Aucassin et Nicolette. — Ce roman, du XIIe siècle, est en prose mélangée de chants ; les parties chantées sont écrites en vers alertes de sept syllabes. Les amours naïves, — mais non ingénues, — du jeune Aucassin, fils du comte de Beaucaire, et de la captive Nicolette, qui se trouve être la fille du roi de Carthage, y sont racontées avec une vivacité, une fantaisie, une grâce incomparables[1]. Et l’auteur inconnu de cette œuvre unique laisse percer dans une scène épisodique une tendresse de cœur pour les pauvres gens, qu’on n’est pas habitué à rencontrer dans les romans aristocratiques du moyen âge. C’est au moment où Aucassin erre en pleurant dans la forêt, à la recherche de Nicolette. Il fait la rencontre d’un vilain déguenillé, et, n’osant parler de sa peine d’amour, invente, pour expliquer sa douleur, une histoire de lévrier perdu qui provoque une éloquente protestation du misérable. Le contraste est d’autant plus vif que la peine d’Aucassin n’a rien de tragique. On la sent passagère et on prévoit l’heureux dénoûment. Le ton général du roman est si léger, si enjoué, qu’on s’intéresse aux aventures des amants sans les prendre au sérieux plus que ne fait l’auteur.
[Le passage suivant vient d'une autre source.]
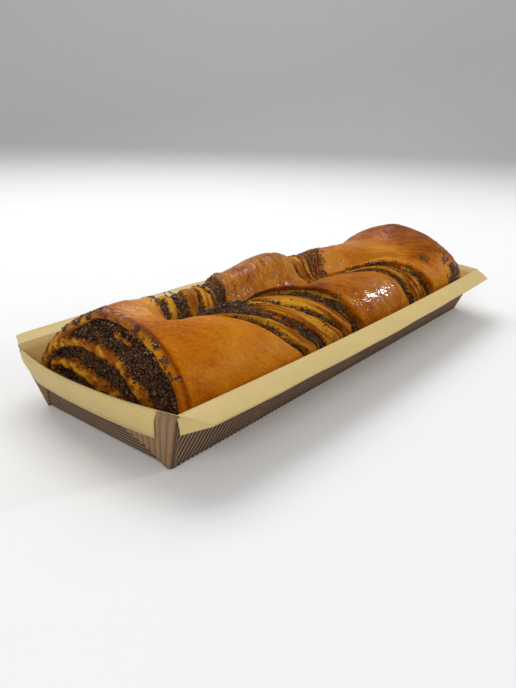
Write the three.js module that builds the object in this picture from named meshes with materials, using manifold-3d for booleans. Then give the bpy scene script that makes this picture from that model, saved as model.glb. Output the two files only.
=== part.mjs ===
// A twisted poppy seed roll in its corrugated paper baking tray.
//
// Millimetres, +Z up. X runs along the roll from the cut end (negative) to the
// whole end, Y from the front long side (negative) to the back. The origin is
// on the surface the tray stands on, under the middle of the tray.
//
// The roll is one surface of two parameters: u from 0 at the cut end to 5 at
// the whole end, and phi, the angle round the roll's axis in degrees (0 up,
// -90 front, 90 back, 180 down). Four seams cross it at u = 1, 2, 3 and 4.
// Crust lies between 0 and 1, 2 and 3, and 4 and 5; the two fans of opened
// layers lie between 1 and 2 and between 3 and 4.

import * as THREE from "three";
import { mergeVertices } from "three/addons/utils/BufferGeometryUtils.js";
import Module from "manifold-3d";

// ---------------------------------------------------------------- tray sizes
const TRAY_TOP_LENGTH = 310;
const TRAY_TOP_WIDTH = 110;
const TRAY_BASE_LENGTH = 296;
const TRAY_BASE_WIDTH = 87;
const TRAY_HEIGHT = 31.4;
const PAPER = 1.0; // thickness of the corrugated sheet
const END_BULGE = 8.0; // how far the end walls bow out at the rim
const SIDE_BULGE = 3.2;
const RIB_PITCH = 2.8; // upright ribs of the long walls
const RIB_DEPTH = 0.5;
const END_RIB_PITCH = 2.1; // level ribs of the end walls
const HEM_WIDTH = 11; // cream hem folded out along the long sides
const HEM_FOOT = 1.8; // the ribs stop this far below its fold
const HEM_DROP = 18; // degrees below level
const HEM_END_DROP = 72; // its near right end is bent down this far
const HEM_BENT = 11; // over this length
const HEM_END_CUT = 7; // the hem's ends are cut back this far
const BAND_HEIGHT = 14.5; // cream hem folded down flat on the ends
const BAND_END = 46; // where the band stops short of the corner
const FLAP_REACH = 27; // corner flap folded round onto the end wall
const FLAP_FOOT = 3; // its width at the foot

// ---------------------------------------------------------------- roll sizes
const AXIS_Z = 22; // height of the roll's axis
const HALF_WIDTH = 48;
const FACE_X = -147; // middle of the cut end
const FACE_SKEW = 2.8; // the cut end stands a little askew
const END_X = 155; // tip of the whole end
const END_ROUND = 118; // where the whole end starts to close
const FLOOR_GAP = 0.4; // between the dough and the paper
const CRUST = 5; // dough outside the outermost layer of filling
const LAYER_GAP = 0.3; // between dough and filling
const FILLING_RECESS = 1.2; // the filling sits back from the cut end

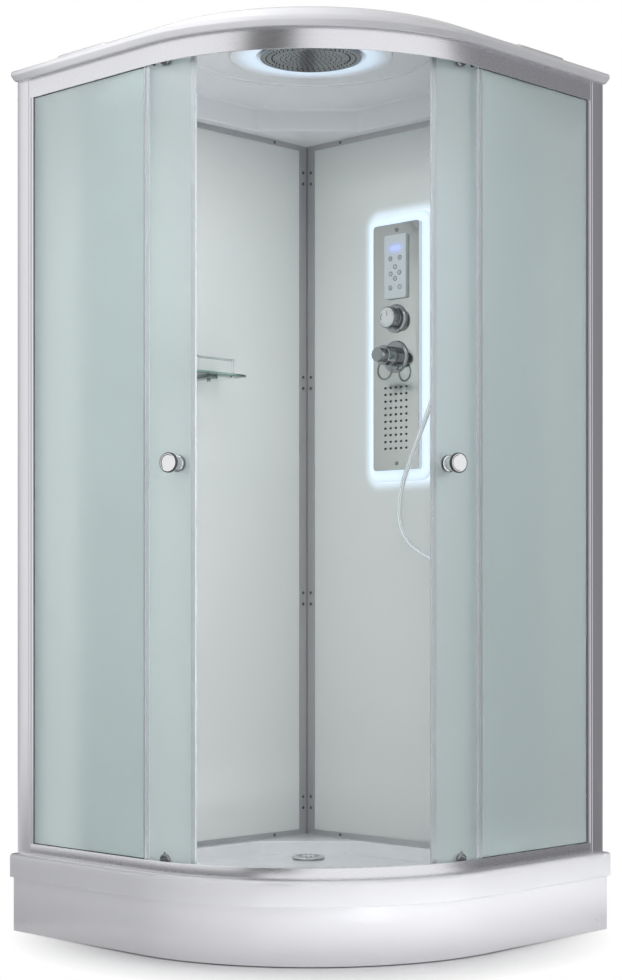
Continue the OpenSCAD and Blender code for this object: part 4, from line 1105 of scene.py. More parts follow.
class MakeKnobs(bpy.types.Operator):
    """Turned double knobs: a neck that flares into a dished chrome face, with a dark band at the face's rim
    that paints its dark reflection, and a dark ring at the neck's foot
    """

    bl_idname = "cabin.knobs"
    bl_label = "Door knobs"

    def execute(self, context):
        radius = context.scene.cabin_sizes.knob_radius / MM
        corners = [(radius - 4, 0), (radius - 4, 2.5), (radius - 7, 4), (radius - 7.5, 22), (radius - 3, 29),
                   (radius, 31), (radius, 39), (radius - 4, 39), (radius - 6, 38)]
        radii = [0.3, 1, 3, 8, 4, 1.5, 2.6, 1, 2]
        rim = fillet([(radius - 2.4, 33), (radius + 0.2, 33), (radius + 0.2, 39.3), (radius - 2.4, 39.3)],
                     [0.2, 0.3, 2.4, 0.3], 4, 0)
        height = 1078.0
        for side in SIDES:
            parts, rings = [], []
            for reach, sign in ((PANE_OUTER, 1), (PANE_INNER, -1)):
                at, out = radial(KNOB_ANGLE, reach, height)
                parts.append(on_door(turned(corners, radii, at, sign * out, 64), side))
                # Dark band round the face's rim: painted dark reflection
                band = lathe(rim, at, sign * out, 64, around=True)
                foot = turned([(radius - 3.4, 0), (radius - 3.4, 2.2)], [0.2, 0.5], at, sign * out, 48)
                rings += [on_door(band, side), on_door(foot, side)]
            at, out = radial(KNOB_ANGLE, PANE_INNER - 1, height)
            parts.append(on_door(turned([(5, 0), (5, 7)], [0.2, 0.2], at, out, 24), side))
            piece(side + "_door_turned_knob", parts, side + "_door", "polished chrome",
                  [side + "_door_knob"])
            piece(side + "_door_knob_rings", rings, side + "_door", "dark plastic")
        return {"FINISHED"}


class MakeRollers(bpy.types.Operator):
    """Grooved wheels, axles, lifting plates and round caps of the sliding doors"""

    bl_idname = "cabin.rollers"
    bl_label = "Rollers"

    def execute(self, context):
        low_axle, top_axle, top_cap = 211.0, 1981.0, 1963.5
        near = 488.5
        plate_low, plate_high = top_cap - 13, top_axle + 7
        for side in SIDES:
            parts = []
            for angle in ROLLERS:
                for z in (low_axle, top_axle):
                    at, out = radial(angle, near - 1.8, z)
                    parts.append(turned([(4.5, 0), (4.5, 1.3), (2.5, 1.5), (2.5, 12)], [0.6, 0.2, 0.2, 0.2],
                                        at, out, 24))
                at, out = radial(angle, near + 7.3, low_axle)
                parts.append(turned([(8, 0), (8, 4.6)], [0.8, 0.4], at, out, 32))
                at, out = radial(angle, near + 7.3, top_axle)
                parts.append(turned([(5, 0), (5, 3)], [0.5, 0.3], at, out, 32))
                for z in (low_axle, top_cap):
                    at, out = radial(angle, PANE_OUTER, z)
                    parts.append(turned(
                        [(13, 0), (13, 4.5), (10.5, 7), (4.5, 7), (4.2, 5.6)], [0.4, 2.5, 1.2, 0.6, 0.5],
                        at, out, 48))
                    at, out = radial(angle, PANE_INNER - 1, z)
                    parts.append(turned([(5.4, 0), (5.4, 7)], [0.3, 0.3], at, out, 24))
                at, out = radial(angle, 509, low_axle + 12)
                parts.append(turned([(2.5, 0), (2.5, 5)], [0.2, 1], at, UP, 20))
                at, out = radial(angle, 497.6, (plate_low + plate_high) / 2)
                parts.append(slab(round_rect(26, plate_high - plate_low, 3), 0, 2.8, 0.4, at, out))
            piece(side + "_roller_fittings", [on_door(p, side) for p in parts], side + "_door",
                  "dark chrome", [side + "_roller_mounts"])
            for level, z, radius in (("top", top_axle, 9.7), ("low", low_axle, 10.7)):
                for mark, angle in zip("ab", ROLLERS):
                    wheel = f"{side}_{level}_wheel_{mark}"
                    at, out = radial(angle, near, z)
                    profile = fillet(
                        [(2.56, 0), (5.2, 0), (5.2, 1), (7.6, 1), (7.6, 0), (radius, 0), (radius, 7),
                         (7.6, 7), (7.6, 6), (5.2, 6), (5.2, 7), (2.56, 7)],
                        [0.2, 0.3, 0.3, 0.3, 0.3, 1.2, 1.2, 0.3, 0.3, 0.3, 0.3, 0.2], 3, 0)
                    part = on_door(lathe(profile, at, out, 48, around=True), side)
                    piece(wheel + "_tyre", [part], wheel, "roller nylon", [wheel])
        return {"FINISHED"}


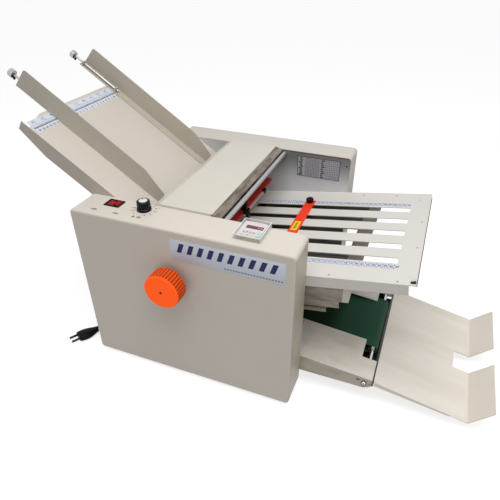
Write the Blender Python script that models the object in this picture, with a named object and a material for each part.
"""Desk paper folding machine with a sloping feed tray, slotted buckle plates and a belt exit.

The paper runs towards +X. The origin is under the middle of the machine, on the surface it
stands on. Every length is in metres.
"""

import math

import bmesh
import bpy
from mathutils import Vector

for leftover in list(bpy.data.objects):
    bpy.data.objects.remove(leftover, do_unlink=True)

# Clearances and cutting allowances
FIT = 0.0003
OVERRUN = 0.002
TINY = 0.000001
RELIEF = 0.003

# Casings and the plates that carry the rollers
MACHINE_WIDTH = 0.490
CASE_LENGTH = 0.440
CASE_HEIGHT = 0.3508
CASE_DEPTH = 0.0702
CASE_CORNER = 0.008
CASE_EDGE = 0.004
CASE_SHEET = 0.0015
SIDE_PLATE_GAUGE = 0.003
FOOT_HEIGHT = 0.008
FOOT_RADIUS = 0.011
FOOT_TAPER = 0.002
FOOT_INSET = 0.030
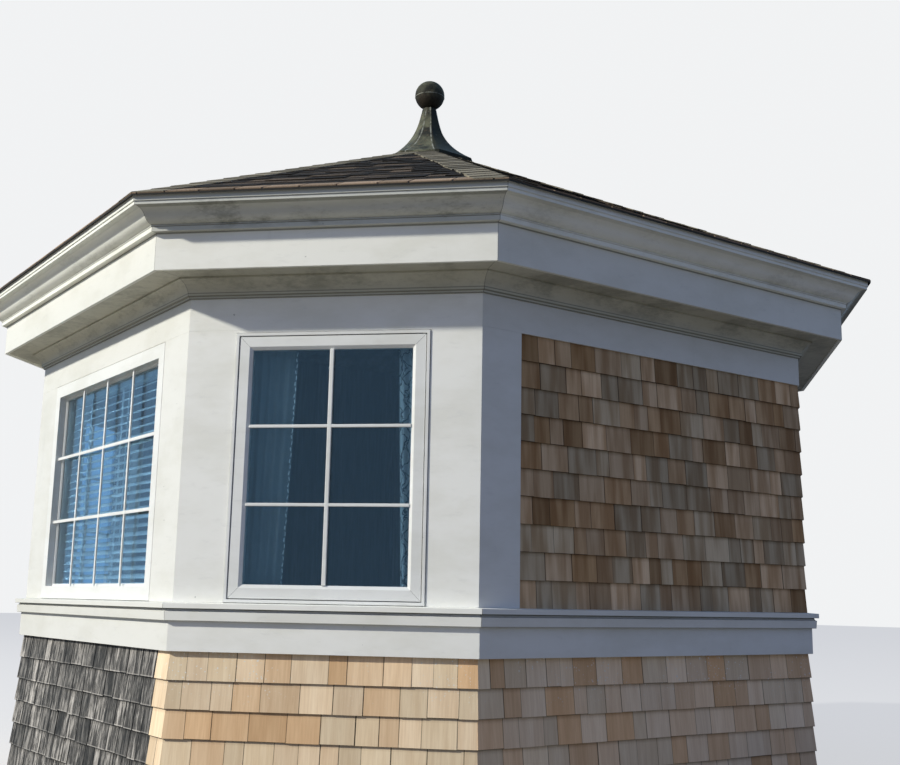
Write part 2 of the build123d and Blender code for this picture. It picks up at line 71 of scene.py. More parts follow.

On est ému au contraire par l’accent de sincérité du vilain, et par sa farouche indépendance où l’on sent tressaillir confusément l’instinct des revendications populaires. Voici cette scène :

« Aucassin chevauchait dans un vieux chemin herbeux. Il regarda devant lui au milieu du chemin, et vit un homme tel que je vous dirai. Il était grand et merveilleusement laid et hideux. Il avait une grosse tête plus noire que charbon, les deux yeux espacés de plus d’une main, et il avait de grandes joues et un très grand nez plat et de grandes narines larges et de grosses lèvres plus rouges qu’une charbonnée et de grandes dents

  1. Une analyse très détaillée, avec de nombreux fragments traduits, en a été donnée dans la Revue de philologie française (Paris, Bouillon, t. VIII, p. 244).